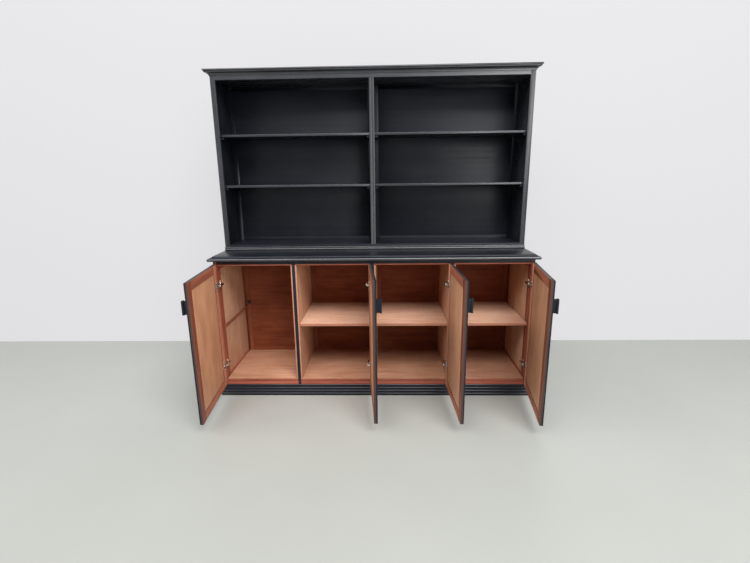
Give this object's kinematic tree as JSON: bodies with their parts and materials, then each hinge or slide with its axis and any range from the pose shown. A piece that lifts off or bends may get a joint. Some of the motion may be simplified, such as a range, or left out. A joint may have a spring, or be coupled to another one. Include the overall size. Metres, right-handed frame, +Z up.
{
  "type": "credenza",
  "caption": "Black-painted credenza with framed doors on concealed hinges, moulded worktop and plinth, and an open shelved hutch with a cornice.",
  "frame": {"origin": "middle of the base cabinet's footprint, on the floor", "axes": "+Z up, -Y out of the front where the doors open, +X to the right of someone who faces the front"},
  "size_m": [2.064, 1.0113, 2.062],
  "materials": {
    "black_paint": "satin black paint over wood, brushed by hand",
    "red_hardwood": "bare red-brown hardwood, oiled",
    "veneer": "bare light brown veneered board",
    "back_panel": "bare reddish plywood",
    "nickel": "bright nickel plate",
    "screw_steel": "zinc plate"
  },
  "bodies": {
    "carcass": {"plinth_frame": "red_hardwood", "plinth_front": "black_paint", "plinth_returns": "black_paint", "floor_board": "veneer", "floor_rail": "red_hardwood", "base_side_left": "red_hardwood", "base_side_right": "red_hardwood", "base_side_panels": "veneer", "divider_left": "veneer", "divider_centre": "veneer", "divider_right": "veneer", "base_back_frame": "red_hardwood", "base_back_panels": "back_panel", "top_rail": "red_hardwood", "worktop": "black_paint", "shelf_bay_2": "veneer", "shelf_bay_3": "veneer", "shelf_bay_4": "veneer", "base_cleats": "red_hardwood", "hinge_arms": "nickel", "hinge_plates": "nickel", "hutch_side_left": "black_paint", "hutch_side_right": "black_paint", "hutch_divider": "black_paint", "hutch_bottom": "black_paint", "hutch_top": "black_paint", "hutch_back_frame": "black_paint", "hutch_back_panels": "black_paint", "hutch_stiles": "black_paint", "hutch_centre_stile": "black_paint", "hutch_top_rail": "black_paint", "hutch_foot_rail": "black_paint", "hutch_bead": "black_paint", "hutch_shelves_lower": "black_paint", "hutch_shelves_upper": "black_paint", "hutch_cleats": "black_paint", "hutch_screws": "screw_steel", "cornice_front": "black_paint", "cornice_returns": "black_paint"},
    "door_1": {"door_1_stiles": "red_hardwood", "door_1_rails": "red_hardwood", "door_1_panel": "veneer", "door_1_pull": "black_paint", "door_1_fittings": "nickel"},
    "door_2": {"door_2_stiles": "red_hardwood", "door_2_rails": "red_hardwood", "door_2_panel": "veneer", "door_2_pull": "black_paint", "door_2_fittings": "nickel"},
    "door_3": {"door_3_stiles": "red_hardwood", "door_3_rails": "red_hardwood", "door_3_panel": "veneer", "door_3_pull": "black_paint", "door_3_fittings": "nickel"},
    "door_4": {"door_4_stiles": "red_hardwood", "door_4_rails": "red_hardwood", "door_4_panel": "veneer", "door_4_pull": "black_paint", "door_4_fittings": "nickel"}
  },
  "joints": [
    {"name": "door_1_hinge", "type": "hinge", "parent": "carcass", "child": "door_1", "pos_m": [-0.99, -0.2684, 0.481], "axis": [0, 0, 1], "range_deg": [-15.1, 84.9]},
    {"name": "door_2_hinge", "type": "hinge", "parent": "carcass", "child": "door_2", "pos_m": [-0.0165, -0.2684, 0.481], "axis": [0, 0, 1], "range_deg": [-94.6, 5.4]},
    {"name": "door_3_hinge", "type": "hinge", "parent": "carcass", "child": "door_3", "pos_m": [0.4785, -0.2684, 0.481], "axis": [0, 0, 1], "range_deg": [-92.1, 7.9]},
    {"name": "door_4_hinge", "type": "hinge", "parent": "carcass", "child": "door_4", "pos_m": [0.99, -0.2684, 0.481], "axis": [0, 0, 1], "range_deg": [-82.3, 17.7]}
  ]
}
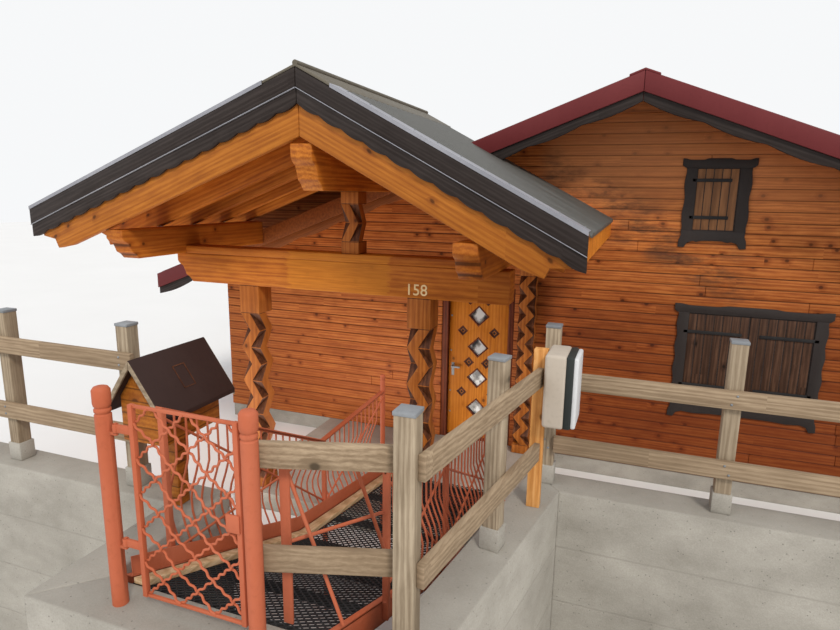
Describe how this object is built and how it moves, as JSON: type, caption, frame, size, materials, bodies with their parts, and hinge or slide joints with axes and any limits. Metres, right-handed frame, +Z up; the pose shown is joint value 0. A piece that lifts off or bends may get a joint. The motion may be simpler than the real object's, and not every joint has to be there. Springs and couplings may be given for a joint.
{
  "type": "alpine chalet",
  "caption": "Low timber chalet with a gabled porch on carved zigzag posts, diamond-pane door, sloping steel gangway, lattice gate and rail fence on a retaining wall.",
  "frame": {"origin": "centre of the bounding box, on the lowest ground that the plinth and the walls stand on", "axes": "+X along the house front to the right, +Y from the street into the house, +Z up"},
  "size_m": [12.8, 15.52, 4.765],
  "materials": {
    "cladding": "orange-brown stained boards, satin",
    "beam_timber": "orange stained beams, satin",
    "dark_timber": "anthracite-brown paint, satin",
    "weathered_timber": "bare weathered softwood",
    "red_sheet": "red-brown painted sheet, satin",
    "grey_sheet": "grey coated sheet, weathered",
    "orange_steel": "salmon-orange paint over steel",
    "parcel_steel": "light grey coated sheet",
    "concrete": "rough cast concrete",
    "pane": "clear pane"
  },
  "bodies": {
    "building": {"plinth": "concrete", "floors": "beam_timber", "front_wall_left": "cladding", "front_wall_right": "cladding", "front_gable": "cladding", "rear_wall": "cladding", "left_wall": "cladding", "right_wall": "cladding", "main_roof_left": "red_sheet", "main_roof_right": "red_sheet", "main_ridge_cap": "red_sheet", "main_verge_boards": "red_sheet", "main_verge_trim": "dark_timber", "window_casings": "dark_timber", "window_shutters": "dark_timber", "door_frame": "beam_timber", "porch_floor": "concrete", "porch_post_left": "beam_timber", "porch_post_right": "beam_timber", "porch_rear_post": "beam_timber", "head_beam": "beam_timber", "head_plate": "beam_timber", "king_post": "beam_timber", "porch_purlins": "beam_timber", "porch_rafters": "beam_timber", "barge_boards": "beam_timber", "porch_roof_left": "grey_sheet", "porch_roof_right": "grey_sheet", "porch_verge_boards": "dark_timber", "porch_ridge_cap": "grey_sheet", "porch_back_gable": "cladding", "retaining_wall": "concrete", "gangway_deck": "orange_steel", "gangway_steps": "orange_steel", "railing_left": "orange_steel", "railing_right": "orange_steel", "gate_posts": "orange_steel", "fence_posts": "weathered_timber", "fence_rails": "weathered_timber", "letterbox_hut": "beam_timber", "letterbox_roof": "dark_timber", "parcel_box": "parcel_steel"},
    "door": {"door_leaf": "beam_timber", "door_glass": "pane"},
    "gate": {"gate_leaf": "orange_steel"}
  },
  "joints": [
    {"name": "door_hinge", "type": "hinge", "parent": "building", "child": "door", "pos_m": [-1.427, -1.852, 1.2], "axis": [0, 0, -1], "range_deg": [0, 90]},
    {"name": "gate_hinge", "type": "hinge", "parent": "building", "child": "gate", "pos_m": [-1.984, -7.63, 2.1], "axis": [0, 0, 1], "range_deg": [0, 85]}
  ]
}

------------------------------------

▶ **Instructions to follow**: Every line above should be written out again exactly as it stands.

▶ **Response to this task**:
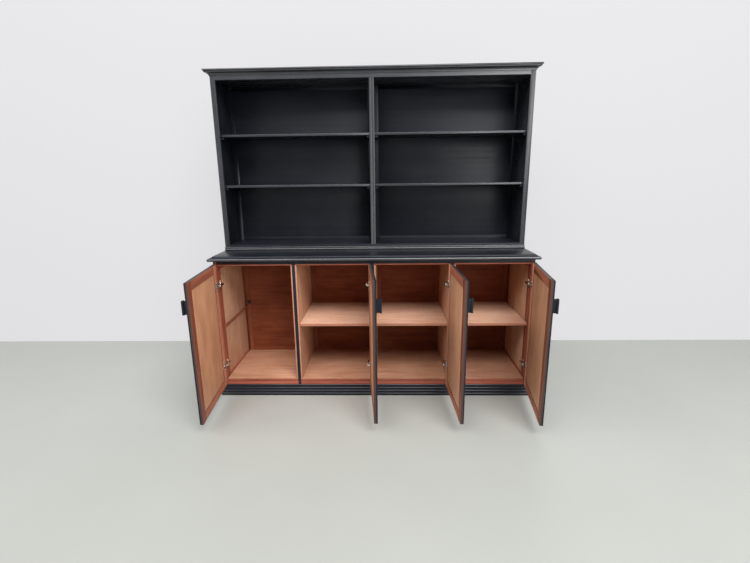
Give this object's kinematic tree as JSON: bodies with their parts and materials, then each hinge or slide with its axis and any range from the pose shown. A piece that lifts off or bends may get a joint. Some of the motion may be simplified, such as a range, or left out. A joint may have a spring, or be coupled to another one. Include the overall size. Metres, right-handed frame, +Z up.
{
  "type": "credenza",
  "caption": "Black-painted credenza with framed doors on concealed hinges, moulded worktop and plinth, and an open shelved hutch with a cornice.",
  "frame": {"origin": "middle of the base cabinet's footprint, on the floor", "axes": "+Z up, -Y out of the front where the doors open, +X to the right of someone who faces the front"},
  "size_m": [2.064, 1.0113, 2.062],
  "materials": {
    "black_paint": "satin black paint over wood, brushed by hand",
    "red_hardwood": "bare red-brown hardwood, oiled",
    "veneer": "bare light brown veneered board",
    "back_panel": "bare reddish plywood",
    "nickel": "bright nickel plate",
    "screw_steel": "zinc plate"
  },
  "bodies": {
    "carcass": {"plinth_frame": "red_hardwood", "plinth_front": "black_paint", "plinth_returns": "black_paint", "floor_board": "veneer", "floor_rail": "red_hardwood", "base_side_left": "red_hardwood", "base_side_right": "red_hardwood", "base_side_panels": "veneer", "divider_left": "veneer", "divider_centre": "veneer", "divider_right": "veneer", "base_back_frame": "red_hardwood", "base_back_panels": "back_panel", "top_rail": "red_hardwood", "worktop": "black_paint", "shelf_bay_2": "veneer", "shelf_bay_3": "veneer", "shelf_bay_4": "veneer", "base_cleats": "red_hardwood", "hinge_arms": "nickel", "hinge_plates": "nickel", "hutch_side_left": "black_paint", "hutch_side_right": "black_paint", "hutch_divider": "black_paint", "hutch_bottom": "black_paint", "hutch_top": "black_paint", "hutch_back_frame": "black_paint", "hutch_back_panels": "black_paint", "hutch_stiles": "black_paint", "hutch_centre_stile": "black_paint", "hutch_top_rail": "black_paint", "hutch_foot_rail": "black_paint", "hutch_bead": "black_paint", "hutch_shelves_lower": "black_paint", "hutch_shelves_upper": "black_paint", "hutch_cleats": "black_paint", "hutch_screws": "screw_steel", "cornice_front": "black_paint", "cornice_returns": "black_paint"},
    "door_1": {"door_1_stiles": "red_hardwood", "door_1_rails": "red_hardwood", "door_1_panel": "veneer", "door_1_pull": "black_paint", "door_1_fittings": "nickel"},
    "door_2": {"door_2_stiles": "red_hardwood", "door_2_rails": "red_hardwood", "door_2_panel": "veneer", "door_2_pull": "black_paint", "door_2_fittings": "nickel"},
    "door_3": {"door_3_stiles": "red_hardwood", "door_3_rails": "red_hardwood", "door_3_panel": "veneer", "door_3_pull": "black_paint", "door_3_fittings": "nickel"},
    "door_4": {"door_4_stiles": "red_hardwood", "door_4_rails": "red_hardwood", "door_4_panel": "veneer", "door_4_pull": "black_paint", "door_4_fittings": "nickel"}
  },
  "joints": [
    {"name": "door_1_hinge", "type": "hinge", "parent": "carcass", "child": "door_1", "pos_m": [-0.99, -0.2684, 0.481], "axis": [0, 0, 1], "range_deg": [-15.1, 84.9]},
    {"name": "door_2_hinge", "type": "hinge", "parent": "carcass", "child": "door_2", "pos_m": [-0.0165, -0.2684, 0.481], "axis": [0, 0, 1], "range_deg": [-94.6, 5.4]},
    {"name": "door_3_hinge", "type": "hinge", "parent": "carcass", "child": "door_3", "pos_m": [0.4785, -0.2684, 0.481], "axis": [0, 0, 1], "range_deg": [-92.1, 7.9]},
    {"name": "door_4_hinge", "type": "hinge", "parent": "carcass", "child": "door_4", "pos_m": [0.99, -0.2684, 0.481], "axis": [0, 0, 1], "range_deg": [-82.3, 17.7]}
  ]
}
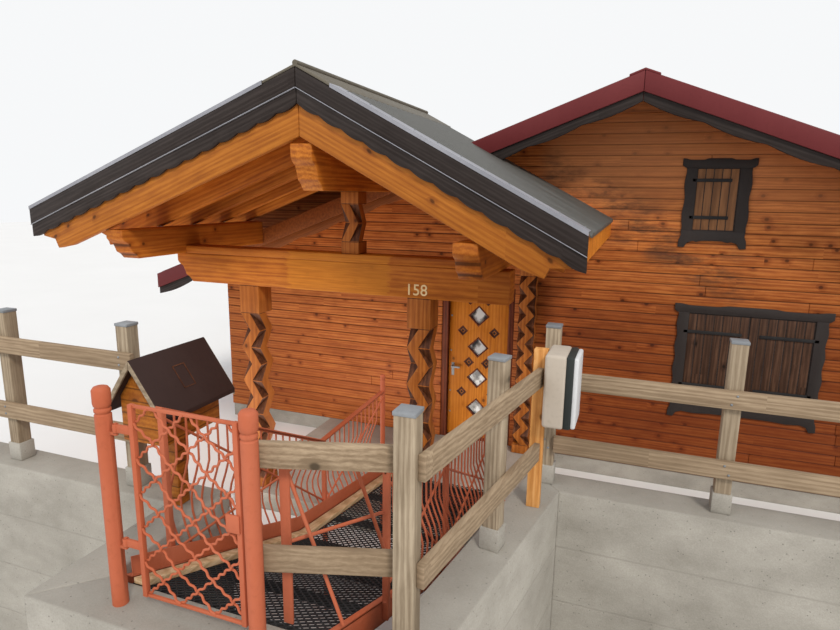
Describe how this object is built and how it moves, as JSON: type, caption, frame, size, materials, bodies with their parts, and hinge or slide joints with axes and any limits. Metres, right-handed frame, +Z up; the pose shown is joint value 0. A piece that lifts off or bends may get a joint. The motion may be simpler than the real object's, and not every joint has to be there. Springs and couplings may be given for a joint.
{
  "type": "alpine chalet",
  "caption": "Low timber chalet with a gabled porch on carved zigzag posts, diamond-pane door, sloping steel gangway, lattice gate and rail fence on a retaining wall.",
  "frame": {"origin": "centre of the bounding box, on the lowest ground that the plinth and the walls stand on", "axes": "+X along the house front to the right, +Y from the street into the house, +Z up"},
  "size_m": [12.8, 15.52, 4.765],
  "materials": {
    "cladding": "orange-brown stained boards, satin",
    "beam_timber": "orange stained beams, satin",
    "dark_timber": "anthracite-brown paint, satin",
    "weathered_timber": "bare weathered softwood",
    "red_sheet": "red-brown painted sheet, satin",
    "grey_sheet": "grey coated sheet, weathered",
    "orange_steel": "salmon-orange paint over steel",
    "parcel_steel": "light grey coated sheet",
    "concrete": "rough cast concrete",
    "pane": "clear pane"
  },
  "bodies": {
    "building": {"plinth": "concrete", "floors": "beam_timber", "front_wall_left": "cladding", "front_wall_right": "cladding", "front_gable": "cladding", "rear_wall": "cladding", "left_wall": "cladding", "right_wall": "cladding", "main_roof_left": "red_sheet", "main_roof_right": "red_sheet", "main_ridge_cap": "red_sheet", "main_verge_boards": "red_sheet", "main_verge_trim": "dark_timber", "window_casings": "dark_timber", "window_shutters": "dark_timber", "door_frame": "beam_timber", "porch_floor": "concrete", "porch_post_left": "beam_timber", "porch_post_right": "beam_timber", "porch_rear_post": "beam_timber", "head_beam": "beam_timber", "head_plate": "beam_timber", "king_post": "beam_timber", "porch_purlins": "beam_timber", "porch_rafters": "beam_timber", "barge_boards": "beam_timber", "porch_roof_left": "grey_sheet", "porch_roof_right": "grey_sheet", "porch_verge_boards": "dark_timber", "porch_ridge_cap": "grey_sheet", "porch_back_gable": "cladding", "retaining_wall": "concrete", "gangway_deck": "orange_steel", "gangway_steps": "orange_steel", "railing_left": "orange_steel", "railing_right": "orange_steel", "gate_posts": "orange_steel", "fence_posts": "weathered_timber", "fence_rails": "weathered_timber", "letterbox_hut": "beam_timber", "letterbox_roof": "dark_timber", "parcel_box": "parcel_steel"},
    "door": {"door_leaf": "beam_timber", "door_glass": "pane"},
    "gate": {"gate_leaf": "orange_steel"}
  },
  "joints": [
    {"name": "door_hinge", "type": "hinge", "parent": "building", "child": "door", "pos_m": [-1.427, -1.852, 1.2], "axis": [0, 0, -1], "range_deg": [0, 90]},
    {"name": "gate_hinge", "type": "hinge", "parent": "building", "child": "gate", "pos_m": [-1.984, -7.63, 2.1], "axis": [0, 0, 1], "range_deg": [0, 85]}
  ]
}